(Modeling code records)
★ ★ ★ ★ ★ ★ ★

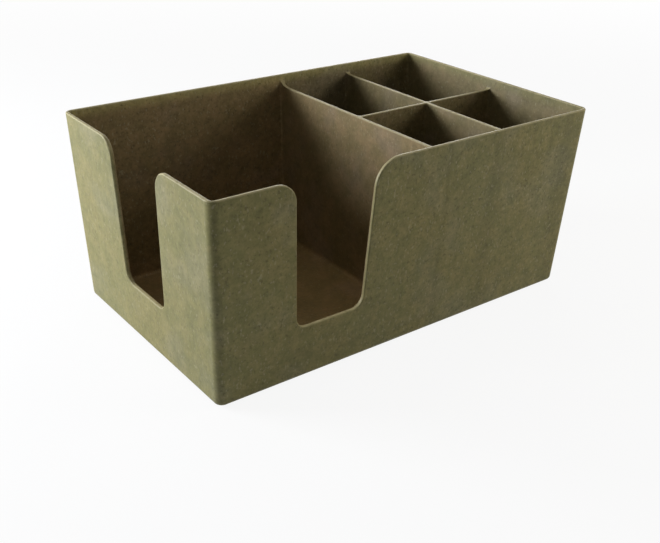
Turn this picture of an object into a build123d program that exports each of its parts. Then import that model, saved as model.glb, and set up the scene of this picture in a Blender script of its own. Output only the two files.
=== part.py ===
from build123d import *
import math
import os

# A bar caddy: one moulded box with a napkin bay on the left, four small cells
# on the right and two hand slots, standing on four soft feet.
# Millimetres, +Z up. The origin is on the table under the middle of the box,
# with the front at -Y and the napkin bay at -X.

# Outside of the moulding
rim_length = 240.0
rim_depth = 149.0
body_height = 106.4
end_draft = 1.94
side_draft = 2.61
corner_radius = 4.5
base_edge_radius = 3.0

# Walls and floor
rim_wall = 2.1
wall_draft = 0.3
floor_thickness = 2.6
floor_fillet = 2.4
pocket_corner_radius = 1.3
rim_bevel = 0.45

# Dividers: places are those of the middle of each top edge
main_divider_x = 16.8
cell_divider_x = 66.9
cross_divider_y = -1.4
divider_width = 2.0
divider_draft = 0.4
divider_drop = 6.4
divider_round = 0.5
main_divider_sweep = 4.2
cell_divider_sweep = 1.6

# Each sweep starts with a low ramp: its size is a share of the sweep's radius
ramp_run = 1.3
ramp_rise = 0.2

# Hand slots: widths are at mid height of the box
front_slot_x = -53.0
front_slot_width = 42.0
front_slot_sill = 29.0
end_slot_y = -2.6
end_slot_width = 41.4
end_slot_sill = 30.5
slot_lean = 2.4
slot_sill_radius = 6.5
post_shoulder_radius = 10.5
front_shoulder_radius = 14.0
end_shoulder_radius = 9.5

# Feet
foot_diameter = 12.0
foot_inset = 15.0
foot_stand = 1.0
foot_seat_depth = 0.8
foot_clearance = 0.2
foot_edge_bevel = 0.4

# Moulding gate under the floor
gate_dish_diameter = 10.0
gate_dish_depth = 0.4
gate_nub_diameter = 3.0
gate_nub_height = 0.3

# Room that a cutter needs to run clear of what it cuts, and how closely sizes are matched
overrun = 1.0
match = 0.01

# Heights
base_z = foot_stand
rim_z = base_z + body_height
floor_z = base_z + floor_thickness
divider_z = rim_z - divider_drop
open_z = rim_z + overrun


def slope(degrees):
    return math.tan(math.radians(degrees))


def outer_half_length(z):
    return rim_length / 2 - (rim_z - z) * slope(end_draft)


def outer_half_depth(z):
    return rim_depth / 2 - (rim_z - z) * slope(side_draft)


def inner_half_length(z):
    return rim_length / 2 - rim_wall - (rim_z - z) * slope(end_draft + wall_draft)


def inner_half_depth(z):
    return rim_depth / 2 - rim_wall - (rim_z - z) * slope(side_draft + wall_draft)


def divider_half_width(z):
    return divider_width / 2 + (divider_z - z) * slope(divider_draft)


def rounded_polygon(corners, radii):
    """A closed outline, rounded at the corners that have a radius."""
    outline = Polygon(*corners, align=None)
    for index, radius in radii.items():
        if radius > 0:
            corner = outline.vertices().sort_by_distance((*corners[index], 0))[0]
            outline = fillet(corner, radius)
    return outline


def drafted_block(sides, low, high):
    """A block between four sloping sides: each side is a function of the height."""
    left, right, front, back = sides
    from_front = Polygon((left(low), low), (right(low), low),
                         (right(high), high), (left(high), high), align=None)
    from_end = Polygon((front(low), low), (back(low), low),
                       (back(high), high), (front(high), high), align=None)
    across = extrude(Plane.XZ * from_front, amount=rim_depth, both=True)
    along = extrude(Plane.YZ * from_end, amount=rim_length, both=True)
    return across & along


def rounded_block(sides, low, high, upright_radius, bottom_radius):
    """A drafted block with its four upright edges rounded, and then its bottom edges."""
    block = drafted_block(sides, low, high)
    uprights = [edge for edge in block.edges()
                if low + overrun < edge.center().Z < high - overrun]
    block = fillet(uprights, upright_radius)
    return fillet(block.faces().sort_by(Axis.Z)[0].edges(), bottom_radius)


def outer_block():
    """The closed outside of the box."""
    sides = (lambda z: -outer_half_length(z), outer_half_length,
             lambda z: -outer_half_depth(z), outer_half_depth)
    return rounded_block(sides, base_z, rim_z, corner_radius, base_edge_radius)


def pocket(*sides):
    """A hollow, open at the top, that runs down to the floor."""
    return rounded_block(sides, floor_z, open_z, pocket_corner_radius, floor_fillet)


def left_wall(z):
    return -inner_half_length(z)


def right_wall(z):
    return inner_half_length(z)


def front_wall(z):
    return -inner_half_depth(z)


def back_wall(z):
    return inner_half_depth(z)


def side_of(middle, sign):
    """One side of a divider, as a function of the height."""
    return lambda z: middle + sign * divider_half_width(z)


def pockets():
    """The napkin bay and the four cells."""
    columns = ((side_of(main_divider_x, 1), side_of(cell_divider_x, -1)),
               (side_of(cell_divider_x, 1), right_wall))
    rows = ((front_wall, side_of(cross_divider_y, -1)),
            (side_of(cross_divider_y, 1), back_wall))
    bay = (left_wall, side_of(main_divider_x, -1), front_wall, back_wall)
    cells = [(*column, *row) for column in columns for row in rows]
    return [pocket(*sides) for sides in [bay] + cells]


def headroom_foot(wall, sweep, inward):
    """Where a headroom's floor meets a wall: the corner that a sweep rounds, then its ramp."""
    if sweep == 0:
        return [(wall(divider_z), divider_z)]
    ramp_z = divider_z + sweep * ramp_rise
    return [(wall(ramp_z), ramp_z),
            (wall(divider_z) + inward * sweep * ramp_run, divider_z)]


def headroom_outline(low_side, high_side, low_sweep, high_sweep):
    """The space above a divider, whose top sweeps up where it meets a wall."""
    low_foot = headroom_foot(low_side, low_sweep, 1)
    high_foot = headroom_foot(high_side, high_sweep, -1)
    corners = (low_foot + high_foot[::-1]
               + [(high_side(open_z), open_z), (low_side(open_z), open_z)])
    return rounded_polygon(corners, {0: low_sweep, len(low_foot + high_foot) - 1: high_sweep})


def divider_headrooms():
    """Cutters that bring the three dividers down below the rim."""
    reach = divider_half_width(divider_z) + pocket_corner_radius + overrun
    cuts = []
    for x, sweep in ((main_divider_x, main_divider_sweep), (cell_divider_x, cell_divider_sweep)):
        across = Plane(origin=(x, 0, 0), x_dir=(0, 1, 0), z_dir=(1, 0, 0))
        outline = headroom_outline(front_wall, back_wall, sweep, sweep)
        cuts.append(extrude(across * outline, amount=reach, both=True))
    along = Plane(origin=(0, cross_divider_y, 0), x_dir=(1, 0, 0), z_dir=(0, -1, 0))
    outline = headroom_outline(side_of(main_divider_x, 1), right_wall, 0, cell_divider_sweep)
    cuts.append(extrude(along * outline, amount=reach, both=True))
    return cuts


def slot_outline(middle, width, sill, low_shoulder, high_shoulder):
    """A leaning U from the sill up to the rim, flared by a shoulder on each side."""
    mid_z = base_z + body_height / 2
    sill_z = base_z + sill
    top_half = width / 2 + (rim_z - mid_z) * slope(slot_lean)
    sill_half = width / 2 - (mid_z - sill_z) * slope(slot_lean)
    low_end = middle - top_half - low_shoulder - overrun
    high_end = middle + top_half + high_shoulder + overrun
    corners = [(low_end, open_z), (low_end, rim_z), (middle - top_half, rim_z),
               (middle - sill_half, sill_z), (middle + sill_half, sill_z),
               (middle + top_half, rim_z), (high_end, rim_z), (high_end, open_z)]
    radii = {2: low_shoulder, 3: slot_sill_radius, 4: slot_sill_radius, 5: high_shoulder}
    return rounded_polygon(corners, radii)


def hand_slots():
    """Cutters for the slot in the front wall and the slot in the left end wall."""
    front = slot_outline(front_slot_x, front_slot_width, front_slot_sill,
                         post_shoulder_radius, front_shoulder_radius)
    end = slot_outline(end_slot_y, end_slot_width, end_slot_sill,
                       post_shoulder_radius, end_shoulder_radius)
    reach = rim_wall + corner_radius + body_height * slope(side_draft)
    front_face = Plane(origin=(0, -rim_depth / 2 - overrun, 0), x_dir=(1, 0, 0), z_dir=(0, -1, 0))
    end_face = Plane(origin=(-rim_length / 2 - overrun, 0, 0), x_dir=(0, 1, 0), z_dir=(1, 0, 0))
    front_cut = extrude(front_face * front, amount=-(reach + overrun))
    end_cut = extrude(end_face * end, amount=reach + overrun)
    return [front_cut, end_cut]


def foot_places():
    x = outer_half_length(base_z) - foot_inset
    y = outer_half_depth(base_z) - foot_inset
    return {"front_left_foot": (-x, -y), "front_right_foot": (x, -y),
            "back_left_foot": (-x, y), "back_right_foot": (x, y)}


def disc(place, diameter, low_z, high_z):
    height = high_z - low_z
    return Pos(*place, low_z + height / 2) * Cylinder(diameter / 2, height)


def underside_cuts():
    """Seats for the feet, and a dish that keeps the gate's stub off the table."""
    seat_diameter = foot_diameter + 2 * foot_clearance
    seats = [disc(place, seat_diameter, base_z - overrun, base_z + foot_seat_depth)
             for place in foot_places().values()]
    dish = disc((0, 0), gate_dish_diameter, base_z - overrun, base_z + gate_dish_depth)
    nub = disc((0, 0), gate_nub_diameter, base_z + gate_dish_depth - gate_nub_height, floor_z)
    return seats + [dish - nub]


def within_wall(point):
    """True inside the thickness of an outer wall, and false on its two faces."""
    x, y, z = abs(point.X), abs(point.Y), point.Z
    depth_in = min(outer_half_length(z) - x, outer_half_depth(z) - y)
    depth_out = max(x - inner_half_length(z), y - inner_half_depth(z))
    return min(depth_in, depth_out) > rim_wall / 4


def rim_edges(body):
    """Both edges of the narrow band that runs round the rim and down through the slots."""
    band = [face for face in body.faces()
            if abs(face.center().Z - rim_z) < match or within_wall(face.center())]
    edges = [edge for face in band for edge in face.edges()]
    return [edge for edge in edges if sum(edge.is_same(other) for other in edges) == 1]


def is_ramp_start(edge):
    """True for the crease across a divider where a ramp starts."""
    return edge.geom_type == GeomType.LINE and abs(edge.length - divider_width) < match


def divider_top_edges(body):
    """The long edges of the dividers' level tops, and the corners where dividers meet."""
    tops = [face for face in body.faces().filter_by(Axis.Z)
            if abs(face.center().Z - divider_z) < match]
    return [edge for face in tops for edge in face.edges() if not is_ramp_start(edge)]


def caddy_body():
    body = outer_block()
    for hollow in pockets():
        body -= hollow
    for cut in divider_headrooms() + hand_slots() + underside_cuts():
        body -= cut
    body = chamfer(rim_edges(body), rim_bevel)
    return fillet(divider_top_edges(body), divider_round)


def foot(place):
    """A soft disc whose top lies in its seat and whose lower edge is bevelled."""
    pad = disc(place, foot_diameter, 0, base_z + foot_seat_depth)
    return chamfer(pad.edges().sort_by(Axis.Z)[0], foot_edge_bevel)


os.makedirs("parts", exist_ok=True)
export_step(caddy_body(), "parts/caddy_body.step")
for name, place in foot_places().items():
    export_step(foot(place), f"parts/{name}.step")
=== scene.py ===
import math
import bpy
import bmesh
from mathutils import Matrix, Vector

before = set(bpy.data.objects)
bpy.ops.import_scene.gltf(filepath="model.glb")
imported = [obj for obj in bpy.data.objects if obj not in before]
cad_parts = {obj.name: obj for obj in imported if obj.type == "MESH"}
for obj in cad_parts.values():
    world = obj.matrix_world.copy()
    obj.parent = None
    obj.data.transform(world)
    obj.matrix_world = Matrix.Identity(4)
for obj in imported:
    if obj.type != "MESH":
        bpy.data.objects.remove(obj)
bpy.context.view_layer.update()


# where the camera stands and what it clips, in metres and degrees; lens and sensor in millimetres
cameraView = {
    "aim": (-0.00951, -0.01346, 0.01872),
    "azimuth": -37.866,
    "elevation": 27.017,
    "roll": 1.562,
    "distance": 0.52005,
    "lens": 50.49,
    "sensor": 36.0,
    "clip": (0.01, 50),
}


def makeCamera(view):
    turn, lift, roll = (math.radians(view[key]) for key in ("azimuth", "elevation", "roll"))
    back = Vector((math.sin(turn) * math.cos(lift), -math.cos(turn) * math.cos(lift), math.sin(lift)))
    level = Vector((math.cos(turn), math.sin(turn), 0))
    upright = back.cross(level)
    right = level * math.cos(roll) + upright * math.sin(roll)
    up = upright * math.cos(roll) - level * math.sin(roll)
    data = bpy.data.cameras.new("photoCamera")
    data.lens = view["lens"]
    data.sensor_width = view["sensor"]
    data.sensor_fit = "HORIZONTAL"
    data.clip_start, data.clip_end = view["clip"]
    camera = bpy.data.objects.new("photoCamera", data)
    bpy.context.scene.collection.objects.link(camera)
    place = Matrix((right, up, back)).transposed().to_4x4()
    place.translation = Vector(view["aim"]) + back * view["distance"]
    camera.matrix_world = place
    bpy.context.scene.camera = camera


makeCamera(cameraView)
print("camera placed")


# each lamp: where it is, what it faces, its width and height, its power and its colour
lamps = {
    "leftWindow": {"at": (-0.56, 0.435, 0.245), "to": (-0.05, 0, 0.05), "size": (0.38, 0.26),
                   "power": 7.9, "colour": (0.88, 0.92, 1.0)},
    "topPanel": {"at": (-0.1, 0.1, 1.4), "to": (0, 0, 0.05), "size": (1.2, 1.2),
                 "power": 2.9, "colour": (1.0, 0.98, 0.96)},
    "rightFill": {"at": (0.46, -0.36, 0.24), "to": (0.05, -0.03, 0.05), "size": (0.34, 0.28),
                  "power": 1.3, "colour": (1.0, 0.96, 0.84)},
    "backFill": {"at": (1.3, 1.5, 0.5), "to": (0, 0, 0.05), "size": (0.9, 0.5),
                 "power": 10.0, "colour": (1.0, 0.98, 0.96)},
}


def makeLamp(name, lamp):
    data = bpy.data.lights.new(name, "AREA")
    data.shape = "RECTANGLE"
    data.size, data.size_y = lamp["size"]
    data.energy = lamp["power"]
    data.color = lamp["colour"]
    light = bpy.data.objects.new(name, data)
    bpy.context.scene.collection.objects.link(light)
    light.location = lamp["at"]
    aim = Vector(lamp["to"]) - Vector(lamp["at"])
    light.rotation_euler = aim.to_track_quat("-Z", "Y").to_euler()


for lampName, lampValues in lamps.items():
    makeLamp(lampName, lampValues)

bpy.context.scene.view_settings.view_transform = "Standard"
print("lamps placed")


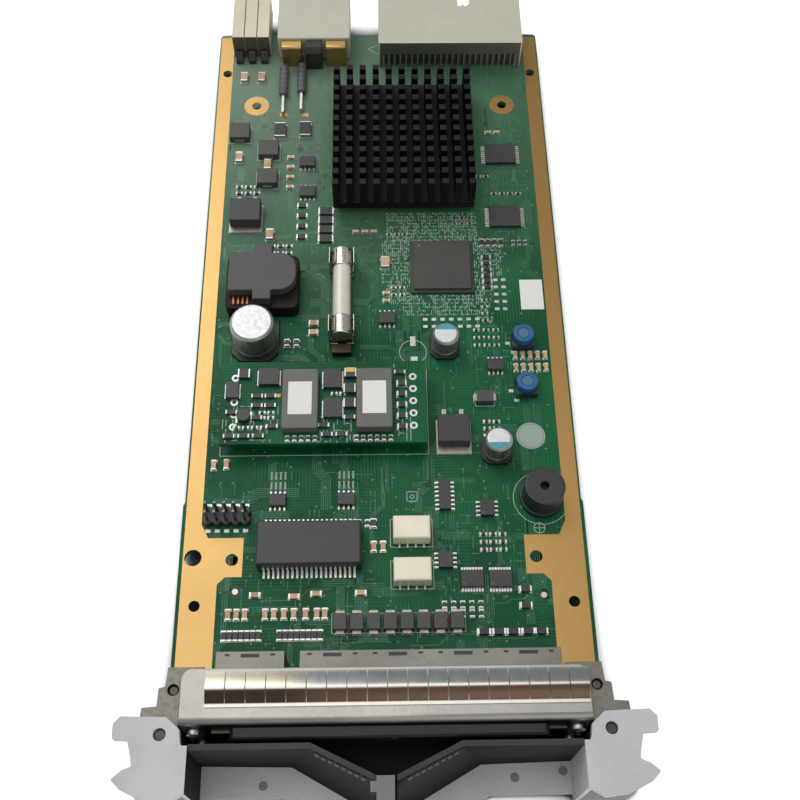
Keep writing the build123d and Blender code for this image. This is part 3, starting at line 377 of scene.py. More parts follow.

★ ★ ★ ★ ★ ★ ★

> _GIVEN EXERCISE_
Please print the lines from the start of the records up to and including the line with "gate_nub_height = 0.3", copying each one exactly and leaving out the rest.

> _ANSWER FOR THE TASK_
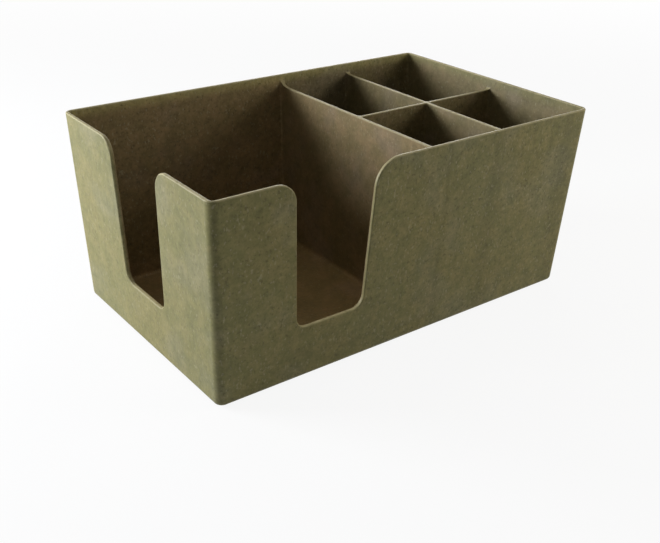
Turn this picture of an object into a build123d program that exports each of its parts. Then import that model, saved as model.glb, and set up the scene of this picture in a Blender script of its own. Output only the two files.
=== part.py ===
from build123d import *
import math
import os

# A bar caddy: one moulded box with a napkin bay on the left, four small cells
# on the right and two hand slots, standing on four soft feet.
# Millimetres, +Z up. The origin is on the table under the middle of the box,
# with the front at -Y and the napkin bay at -X.

# Outside of the moulding
rim_length = 240.0
rim_depth = 149.0
body_height = 106.4
end_draft = 1.94
side_draft = 2.61
corner_radius = 4.5
base_edge_radius = 3.0

# Walls and floor
rim_wall = 2.1
wall_draft = 0.3
floor_thickness = 2.6
floor_fillet = 2.4
pocket_corner_radius = 1.3
rim_bevel = 0.45

# Dividers: places are those of the middle of each top edge
main_divider_x = 16.8
cell_divider_x = 66.9
cross_divider_y = -1.4
divider_width = 2.0
divider_draft = 0.4
divider_drop = 6.4
divider_round = 0.5
main_divider_sweep = 4.2
cell_divider_sweep = 1.6

# Each sweep starts with a low ramp: its size is a share of the sweep's radius
ramp_run = 1.3
ramp_rise = 0.2

# Hand slots: widths are at mid height of the box
front_slot_x = -53.0
front_slot_width = 42.0
front_slot_sill = 29.0
end_slot_y = -2.6
end_slot_width = 41.4
end_slot_sill = 30.5
slot_lean = 2.4
slot_sill_radius = 6.5
post_shoulder_radius = 10.5
front_shoulder_radius = 14.0
end_shoulder_radius = 9.5

# Feet
foot_diameter = 12.0
foot_inset = 15.0
foot_stand = 1.0
foot_seat_depth = 0.8
foot_clearance = 0.2
foot_edge_bevel = 0.4

# Moulding gate under the floor
gate_dish_diameter = 10.0
gate_dish_depth = 0.4
gate_nub_diameter = 3.0
gate_nub_height = 0.3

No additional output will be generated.